[Cllr Miles Parkinson OBE, Leader of Hyndburn Council]
Prudent management of finances is enabling Hyndburn Borough Council to ride out cost increases caused by global inflationary pressures in new budget proposal
Hyndburn Council are proposing to commit once again to a 0% council tax increase for 2023/4, helping to protect households during these difficult and uncertain times caused by the cost-of-living crisis. Hyndburn has been able to do this due to strong management of finances over the past two decades, with a further six-figure underspend forecast by the end of the financial year.
The budget proposals for 2023/2024 will go to full council for approval, which takes place on Thursday 23 February at 7pm inside the Council Chambers, Accrington Town Hall.
Cllr Miles Parkinson OBE, Leader of Hyndburn Council, said:
“This proposed budget for 23/24 illustrates the remarkable position we are in. Not only does it highlight the incoming millions we have secured, in excess of £50 million, it illustrates the success we have found with strong partnership working. Through working collaboratively with business leaders and the MP, combined with strong financial management over decades we have positioned Hyndburn well for the future.
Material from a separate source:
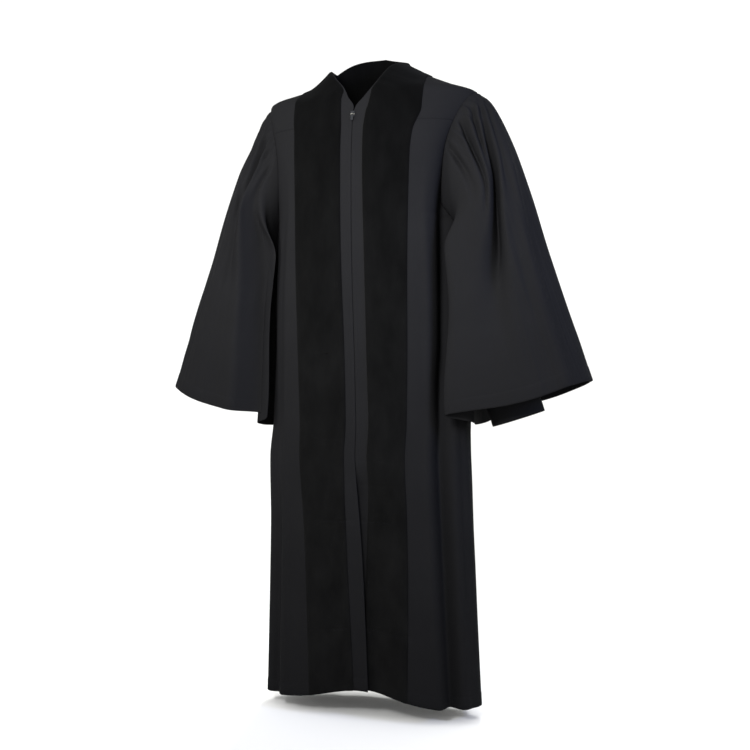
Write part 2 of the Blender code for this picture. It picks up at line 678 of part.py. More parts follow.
def sleeve_turns():
    """Give the turns of the sleeve's columns, close together where its head is gathered."""
    head = between(-GATHER_SPAN, GATHER_SPAN, GATHER_STEPS)
    under = between(GATHER_SPAN, 360 - GATHER_SPAN, UNDERARM_STEPS)[1:-1]
    return head + under


def turned_apart(turn, middle):
    """Give the turn between two turns, the short way round."""
    return (turn - middle + 180) % 360 - 180


def sleeve_fold_depth(side, turn, along):
    """Add up how far the folds take the sleeve's cloth in; each soon hangs straight down from the gathers."""
    fall = 1 - (1 - along) ** FOLD_FALL
    depth = 0.0
    for row in SLEEVE_FOLDS:
        fold = dict(zip(SLEEVE_FOLD_COLUMNS, row))
        if fold["side"] not in (0, side):
            continue
        middle = fold["head_turn"] + (fold["foot_turn"] - fold["head_turn"]) * fall
        half_width = fold["head_width"] + (fold["foot_width"] - fold["head_width"]) * fall
        strength = rise(along, fold["begins"], fold["full"]) * (1 - rise(along, fold["fades"], fold["ends"]))
        depth += fold["depth"] * strength * hump(turned_apart(turn, middle), 0, half_width)
    return depth


def sleeve_ring_point(side, turn, along, wrapped=True):
    """Give a point of a sleeve as on the wearer's left, without the armhole's own shape."""
    size = {name: SLEEVE.read(name, along) for name in SLEEVE.column}
    trim = size["right_trim"] if side == RIGHT else 0.0
    drop = RIGHT_SLEEVE_DROP * along if side == RIGHT else 0.0
    outer = Vector((size["outer_across"] - trim, 0, size["outer_height"] - drop))
    inner = Vector((size["inner_across"], 0, size["inner_height"] - drop))
    angle = math.radians(turn)
    power = 2 / SLEEVE_SQUARENESS
    long_way = math.copysign(abs(math.cos(angle)) ** power, math.cos(angle))
    short_way = math.copysign(abs(math.sin(angle)) ** power, math.sin(angle))
    depth = sleeve_fold_depth(side, turn, along)
    middle = (outer + inner) / 2
    spoke = (outer - inner) / 2 * long_way + Vector((0, -size["half_depth"], 0)) * short_way
    point = middle + spoke * (1 - depth / max(spoke.length, SHORTEST_SPOKE))
    if not wrapped:
        return point
    wrap = hump(abs(turned_apart(turn, 0)), WRAP_TURN, WRAP_SPREAD) * rise(along, WRAP_BEGINS, WRAP_FULL)
    reach_in = WRAP
    if turn > 0:
        reach_in += FRONT_WRAP[side] * rise(along, FRONT_WRAP_BEGINS, 1.0)
    return point - Vector((reach_in * wrap, 0, 0))


def sleeve_point(side, turn, along):
    """Give a point of a sleeve, which starts on the armhole's edge and takes up its own rings."""
    own = sleeve_ring_point(side, turn, along)
    edge = armhole_point(side, turned_apart(turn, 0))
    start = Vector((side * edge.x, edge.y, edge.z)) - sleeve_ring_point(side, turn, 0.0)
    point = own + start * (1 - rise(along, 0.0, ARMHOLE_BLEND)) + Vector((ARMHOLE_SEAM, 0, 0))
    return Vector((side * point.x, point.y, point.z))


def sleeve_rows(side):
    """Give the rings of a sleeve from its armhole to its mouth."""
    return [[sleeve_point(side, turn, along) for turn in sleeve_turns()] for along in SLEEVE_ROWS]


def add_tube(name, rows, material, outer=0.0, inner=-CLOTH):
    """Make a tube of cloth, open at both ends, from its rings."""
    mesh, lines = sheet_mesh(rows, closed=True)
    middle = sum(rows[-1], Vector()) / len(rows[-1])
    if sum(vertex.normal.dot(vertex.co - middle) for vertex in lines[-1]) < 0:
        bmesh.ops.reverse_faces(mesh, faces=mesh.faces[:])
        mesh.normal_update()
    thicken(mesh, {vertex: vertex.normal.copy() for vertex in mesh.verts}, outer, inner)
    return add_object(name, mesh, material)


def cuff_ring(side, turns, up):
    """Give a ring of the cuff's tube, that far up from its mouth."""
    tilt = math.radians(CUFF_TILT)
    wide = Vector((math.cos(tilt), 0, math.sin(tilt)))
    axis = Vector((-math.sin(tilt), 0, math.cos(tilt)))
    height = CUFF_HEIGHT + (RIGHT_CUFF_LIFT if side == RIGHT else 0.0)
    middle = Vector((CUFF_ACROSS, 0, height)) + axis * up
    ring = []
    for turn in turns:
        angle = math.radians(turn)
        point = middle + wide * CUFF_HALF_WIDTH * math.cos(angle)
        point += Vector((0, -CUFF_HALF_DEPTH * math.sin(angle), 0))
        ring.append(Vector((side * point.x, point.y, point.z)))
    return ring


def add_inner_sleeve(side, cloth):
    """Make the inner sleeve, sewn inside the bell at its top and narrowed to a cuff."""
    turns = sleeve_turns()
    along = SLEEVE_ROWS[INNER_SLEEVE_ROW]
    bell = [sleeve_ring_point(side, turn, along, wrapped=False) for turn in turns]
    bell = [Vector((side * (point.x + ARMHOLE_SEAM), point.y, point.z)) for point in bell]
    middle = sum(bell, Vector()) / len(bell)
    top = []
    for turn, point in zip(turns, bell):
        by_fold = hump(turned_apart(turn, 0), FOLD_CLEARANCE_TURN[side], FOLD_CLEARANCE_SPREAD)
        by_fold += hump(turned_apart(turn, 0), BACK_FOLD_CLEARANCE_TURN, FOLD_CLEARANCE_SPREAD)
        clear = CLOTH + INNER_SLEEVE_CLEARANCE + INNER_SLEEVE_FOLD_CLEARANCE * by_fold
        top.append(point + (middle - point).normalized() * clear)
    cuff_top = cuff_ring(side, turns, CUFF_LENGTH)
    body = [[a.lerp(b, share) for a, b in zip(top, cuff_top)] for share in INNER_SLEEVE_SHARES]
    rings = body + [cuff_ring(side, turns, 0.0)]
    add_tube(f"inner_sleeve_{WORD[side]}", rings, cloth)


def zip_frame():
    """Give the matrix of the slider: on the front's middle, with its face along the cloth."""
    girth = quarter_girth(SLIDER_HEIGHT, True)
    here = body_point(LEFT, girth, SLIDER_HEIGHT)
    higher = SLIDER_HEIGHT + SLIDER_LEAN_SPAN
    above = body_point(LEFT, quarter_girth(higher, True), higher)
    up = (above - here).normalized()
    lean = math.atan2(up.y, up.z)
    return Matrix.Translation(here) @ Matrix.Rotation(-lean, 4, "X")


def add_zip_tape(tape):
    """Make the tape that the chain is sewn on, behind the two fronts' edges."""
    heights = between(ZIP_TOP, ZIP_END, TAPE_STEPS)
    rows = []
    for height in heights:
        middle = LEFT_EDGES.read("edge", height)
        edges = (middle - ZIP_TAPE_HALF_WIDTH, middle, middle + ZIP_TAPE_HALF_WIDTH)
        rows.append([(LEFT, reach_at(across, height), height) for across in edges])
    behind = -CLOTH - ZIP_TAPE_GAP
    add_panel("zip_tape", rows, tape, behind, behind - ZIP_TAPE)


def box_mesh(low, high, bevel=0.0):
    """Make a box between two corners, with its edges rounded off where a bevel is given."""
    mesh = bmesh.new()
    bmesh.ops.create_cube(mesh, size=1)
    size = Vector(high) - Vector(low)
    middle = (Vector(high) + Vector(low)) / 2
    for vertex in mesh.verts:
        vertex.co = Vector(a * b for a, b in zip(vertex.co, size)) + middle
    if bevel:
        bmesh.ops.bevel(mesh, geom=mesh.edges[:], offset=bevel, segments=2, affect="EDGES", profile=0.5)
    return mesh


def rod_mesh(radius, half_length, out):
    """Make a rod along X, that far out in front."""
    mesh = bmesh.new()
    turn = Matrix.Rotation(math.radians(90), 4, "Y")
    place = Matrix.Translation((0, -out, 0)) @ turn
    bmesh.ops.create_cone(mesh, cap_ends=True, segments=ROUND_SIDES, radius1=radius, radius2=radius,
                          depth=2 * half_length, matrix=place)
    return mesh


def combine(item, mesh, operation, name):
    """Join a mesh to an object, or cut it out, as solids."""
    tool = add_object(name, mesh, item.data.materials[0], smooth=False)
    tool.hide_render = True
    tool.display_type = "WIRE"
    change = item.modifiers.new(name, "BOOLEAN")
    change.operation = operation
    change.solver = "EXACT"
    change.object = tool
    tool.matrix_world = item.matrix_world


def add_slider(frame, metal):
    """Make the slider: a plate on the cloth, a neck down to the tape, two ears and a pin."""
    face = SLIDER_STAND + SLIDER_PLATE
    plate = box_mesh((-SLIDER_HALF_WIDTH, -face, -SLIDER_HALF_LENGTH),
                     (SLIDER_HALF_WIDTH, -SLIDER_STAND, SLIDER_HALF_LENGTH), SLIDER_BEVEL)
    slider = add_object("zip_slider", plate, metal)
    slider.matrix_world = frame
    neck = box_mesh((-SLIDER_NECK_HALF_WIDTH, -face + SLIDER_PLATE / 2, -SLIDER_NECK_HALF_LENGTH),
                    (SLIDER_NECK_HALF_WIDTH, CLOTH, SLIDER_NECK_HALF_LENGTH))
    combine(slider, neck, "UNION", "slider_neck")
    for side in (LEFT, RIGHT):
        low = (min(side * EAR_INNER, side * EAR_OUTER), -face - PIN_STAND - EAR_HALF_LENGTH, -EAR_HALF_LENGTH)
        high = (max(side * EAR_INNER, side * EAR_OUTER), -face + SLIDER_PLATE / 2, EAR_HALF_LENGTH)
        combine(slider, box_mesh(low, high), "UNION", f"slider_ear_{side}")
    pin = rod_mesh(PIN_RADIUS, (EAR_INNER + EAR_OUTER) / 2, face + PIN_STAND)
    combine(slider, pin, "UNION", "slider_pin")


def add_pull(frame, metal):
    """Make the pull tab, whose eye turns on the slider's pin. Its origin is on that axis."""
    out = SLIDER_STAND + SLIDER_PLATE + PIN_STAND
    pull = add_object("zip_pull", rod_mesh(EYE_RADIUS, EYE_HALF_LENGTH, 0), metal)
    pull.matrix_world = frame @ Matrix.Translation((0, -out, 0))
    stem = box_mesh((-STEM_HALF_WIDTH, -STEM_HALF_THICKNESS, -TAB_TOP - STEM_SINK),
                    (STEM_HALF_WIDTH, STEM_HALF_THICKNESS, 0))
    tab = box_mesh((-TAB_HALF_WIDTH, -TAB_THICKNESS / 2, -TAB_LENGTH),
                   (TAB_HALF_WIDTH, TAB_THICKNESS / 2, -TAB_TOP), TAB_THICKNESS / 4)
    combine(pull, stem, "UNION", "pull_stem")
    combine(pull, tab, "UNION", "pull_tab")
    combine(pull, rod_mesh(EYE_HOLE_RADIUS, EYE_HALF_LENGTH * 2, 0), "DIFFERENCE", "pull_eye_hole")


def build_robe():
    """Make every piece of the robe."""
    clear_scene()
    cloth, velvet, tape, metal = [make_material(name, *look) for name, look in MATERIALS.items()]
    for side in (LEFT, RIGHT):
        add_front(side, cloth, velvet)
        add_yoke(side, cloth)
        add_tube(f"sleeve_{WORD[side]}", sleeve_rows(side), cloth)
        add_inner_sleeve(side, cloth)
    add_back(cloth, velvet)
    add_zip_tape(tape)
    frame = zip_frame()
    add_slider(frame, metal)
    add_pull(frame, metal)


build_robe()
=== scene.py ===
import math

import bpy
import numpy as np
from bpy.props import FloatProperty, FloatVectorProperty, PointerProperty
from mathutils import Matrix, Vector


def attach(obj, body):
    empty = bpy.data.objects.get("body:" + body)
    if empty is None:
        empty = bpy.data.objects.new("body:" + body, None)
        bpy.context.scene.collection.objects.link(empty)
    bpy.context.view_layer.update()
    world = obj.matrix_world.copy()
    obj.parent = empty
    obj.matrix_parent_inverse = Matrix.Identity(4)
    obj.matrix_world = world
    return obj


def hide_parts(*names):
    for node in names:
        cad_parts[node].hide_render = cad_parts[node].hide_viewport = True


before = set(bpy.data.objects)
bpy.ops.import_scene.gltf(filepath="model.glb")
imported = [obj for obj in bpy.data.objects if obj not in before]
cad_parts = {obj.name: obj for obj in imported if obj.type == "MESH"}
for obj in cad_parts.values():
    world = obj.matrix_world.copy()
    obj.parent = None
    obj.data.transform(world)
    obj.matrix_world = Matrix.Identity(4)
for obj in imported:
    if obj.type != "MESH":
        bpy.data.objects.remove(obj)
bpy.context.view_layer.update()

bl_info = {
    "name": "Clergy robe",
    "version": (1, 0, 0),
    "blender": (4, 5, 0),
    "location": "3D View > Sidebar > Robe",
    "description": "Builds a pulpit robe in black polyester and cotton velvet on its CAD frame",
    "category": "Object",
}

LEFT = 1
RIGHT = -1
WORD = {LEFT: "left", RIGHT: "right"}
BODY = "robe"

# Sizes that part.py also has, in metres.
CLOTH = 0.0016
LAYER_GAP = 0.0004
SEAM_GAP = 0.0006
NECK_SIDE = -0.009
BACK_NECK = 0.034
VELVET_SHOULDER = -0.041
SHOULDER_TIP = -0.083
UNDERARM = -0.345
ZIP_TOP = -0.124
ZIP_END = -0.871
HEM = -1.365
ARMHOLE_HALF_HEIGHT = (SHOULDER_TIP - UNDERARM) / 2
ARMHOLE_MIDDLE = (SHOULDER_TIP + UNDERARM) / 2
ARMHOLE_HALF_WIDTH = 0.088
YOKE_SEAM = ARMHOLE_MIDDLE + ARMHOLE_HALF_HEIGHT * math.cos(math.radians(60))
ZIP_SLIT = 0.0008

# How thick the cloth shows, which is less than the solids' walls.
SHELL = 0.0010
VELVET_RISE = 0.0020

# How closely each sheet is divided.
PLAN_STEP = 0.004
PLAN_LOW = -1.420
PLAN_HIGH = 0.080
PLAN_SHARES = 240


def rise(value, start, end):
    """Climb smoothly from 0 at start to 1 at end."""
    part = np.clip((value - start) / (end - start), 0.0, 1.0)
    return part * part * (3 - 2 * part)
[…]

“This future growth and prosperity will transform Hyndburn and perfectly leads us on to celebrations for not only the King’s coronation this year, but Hyndburn’s golden celebrations the following year. In 2024 Hyndburn will be 50 years old and I am pleased to confirm will be starting those celebrations with an unprecedented amount of funding.”
The latest forecast revenue budget spend to the end of the financial year in March 2023 is £12.18m, compared to a budget of £12.33m.
Cllr Joyce Plummer, Portfolio Holder for Resources, said:
“We are delighted to be able to propose to freeze our portion of the council tax bill – a remarkable feat in the current climate. We are acutely aware that times are tough for many of our residents due to inflation and rocketing energy prices.”
Forecast savings on borrowing and leasing costs in the proposed budget have brought in £301,000, added to £200,000 of additional treasury investment income from utilising new investment funds and the rise in interest rates available. These have contributed to a predicted underspend for the year in excess of £0.5m for Non-Service items.
The Parks & Cemetery Service is forecasting an underspend of £114,000, due to additional income and staffing savings. Service expenditure on Leisure is also predicting an underspend of £125,000 through reduced management fees.
The Council is, however, facing a period of inflationary pressure, particularly in relation to energy and fuel costs. The national pay award for local government employees is also yet to be settled.
Cllr Parkinson OBE continued:
“We at Hyndburn continue to strive to keep household bills low thanks to sound management and leadership of the Council. We have delivered for our residents in hard times through Covid, and now are supporting them through the cost of living crisis.”